▶ [Goal of the exercise]: Gather all lines in the records below that include the word "from".

▶ [Information given]:

--------------------------------------------------

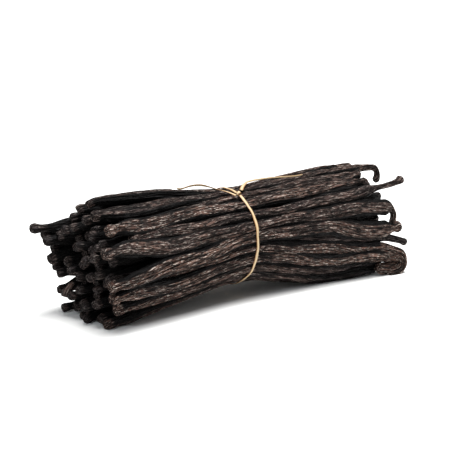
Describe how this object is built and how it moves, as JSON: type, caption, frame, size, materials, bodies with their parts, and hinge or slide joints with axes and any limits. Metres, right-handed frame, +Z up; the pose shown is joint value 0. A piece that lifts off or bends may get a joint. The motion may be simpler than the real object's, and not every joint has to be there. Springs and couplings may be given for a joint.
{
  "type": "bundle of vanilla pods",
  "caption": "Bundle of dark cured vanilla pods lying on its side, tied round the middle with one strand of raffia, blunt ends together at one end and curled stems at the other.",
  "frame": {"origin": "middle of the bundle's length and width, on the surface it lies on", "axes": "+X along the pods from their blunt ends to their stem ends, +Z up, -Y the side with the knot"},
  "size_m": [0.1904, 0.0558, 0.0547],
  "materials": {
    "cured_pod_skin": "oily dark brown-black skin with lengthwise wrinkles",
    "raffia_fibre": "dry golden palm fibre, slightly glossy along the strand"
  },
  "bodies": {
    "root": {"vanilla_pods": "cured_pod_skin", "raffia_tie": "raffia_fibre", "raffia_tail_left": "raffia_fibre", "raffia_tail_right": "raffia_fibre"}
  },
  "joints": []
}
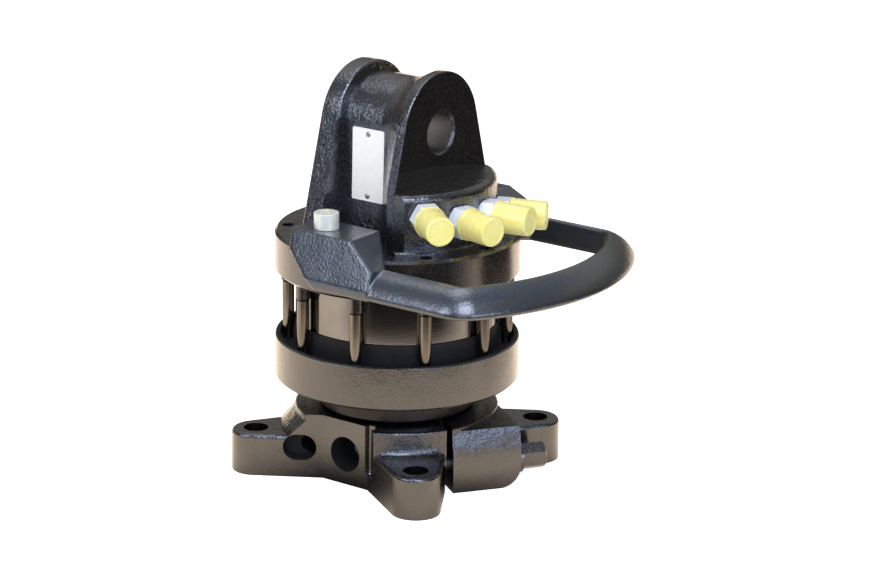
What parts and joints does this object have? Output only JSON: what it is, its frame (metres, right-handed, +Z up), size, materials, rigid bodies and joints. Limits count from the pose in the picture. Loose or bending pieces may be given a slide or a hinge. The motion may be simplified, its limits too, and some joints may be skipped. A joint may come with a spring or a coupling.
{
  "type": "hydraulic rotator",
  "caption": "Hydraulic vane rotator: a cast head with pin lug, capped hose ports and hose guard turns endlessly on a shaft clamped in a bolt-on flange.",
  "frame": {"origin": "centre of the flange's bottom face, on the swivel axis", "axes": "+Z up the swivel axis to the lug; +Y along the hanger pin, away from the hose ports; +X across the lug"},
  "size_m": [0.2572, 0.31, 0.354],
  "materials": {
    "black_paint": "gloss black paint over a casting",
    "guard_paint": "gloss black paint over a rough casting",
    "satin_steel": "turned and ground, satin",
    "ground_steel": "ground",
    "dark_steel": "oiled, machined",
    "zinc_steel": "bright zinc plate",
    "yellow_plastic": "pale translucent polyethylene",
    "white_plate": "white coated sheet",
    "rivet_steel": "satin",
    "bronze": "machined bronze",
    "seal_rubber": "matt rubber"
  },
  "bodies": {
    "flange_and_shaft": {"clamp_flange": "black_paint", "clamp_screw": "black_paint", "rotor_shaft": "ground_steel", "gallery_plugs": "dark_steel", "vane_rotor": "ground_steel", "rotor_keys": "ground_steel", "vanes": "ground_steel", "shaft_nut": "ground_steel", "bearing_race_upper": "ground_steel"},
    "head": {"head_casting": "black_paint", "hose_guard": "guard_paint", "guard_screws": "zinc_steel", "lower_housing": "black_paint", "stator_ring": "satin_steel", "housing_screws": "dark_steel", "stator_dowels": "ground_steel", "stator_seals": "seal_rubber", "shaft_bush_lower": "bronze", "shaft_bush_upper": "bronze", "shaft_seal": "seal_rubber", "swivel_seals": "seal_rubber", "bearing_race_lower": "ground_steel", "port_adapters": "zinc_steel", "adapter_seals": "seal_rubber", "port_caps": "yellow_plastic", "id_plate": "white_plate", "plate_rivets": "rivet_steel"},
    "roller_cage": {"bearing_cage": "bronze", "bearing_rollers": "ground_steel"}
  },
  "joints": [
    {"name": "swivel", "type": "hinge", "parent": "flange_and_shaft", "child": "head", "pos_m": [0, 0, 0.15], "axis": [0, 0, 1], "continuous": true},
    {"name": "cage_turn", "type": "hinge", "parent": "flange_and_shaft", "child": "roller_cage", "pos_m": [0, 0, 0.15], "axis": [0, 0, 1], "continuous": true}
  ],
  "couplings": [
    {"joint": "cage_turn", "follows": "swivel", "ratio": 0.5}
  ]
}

--------------------------------------------------

▶ [Response]:
  "frame": {"origin": "middle of the bundle's length and width, on the surface it lies on", "axes": "+X along the pods from their blunt ends to their stem ends, +Z up, -Y the side with the knot"},
What parts and joints does this object have? Output only JSON: what it is, its frame (metres, right-handed, +Z up), size, materials, rigid bodies and joints. Limits count from the pose in the picture. Loose or bending pieces may be given a slide or a hinge. The motion may be simplified, its limits too, and some joints may be skipped. A joint may come with a spring or a coupling.
  "frame": {"origin": "centre of the flange's bottom face, on the swivel axis", "axes": "+Z up the swivel axis to the lug; +Y along the hanger pin, away from the hose ports; +X across the lug"},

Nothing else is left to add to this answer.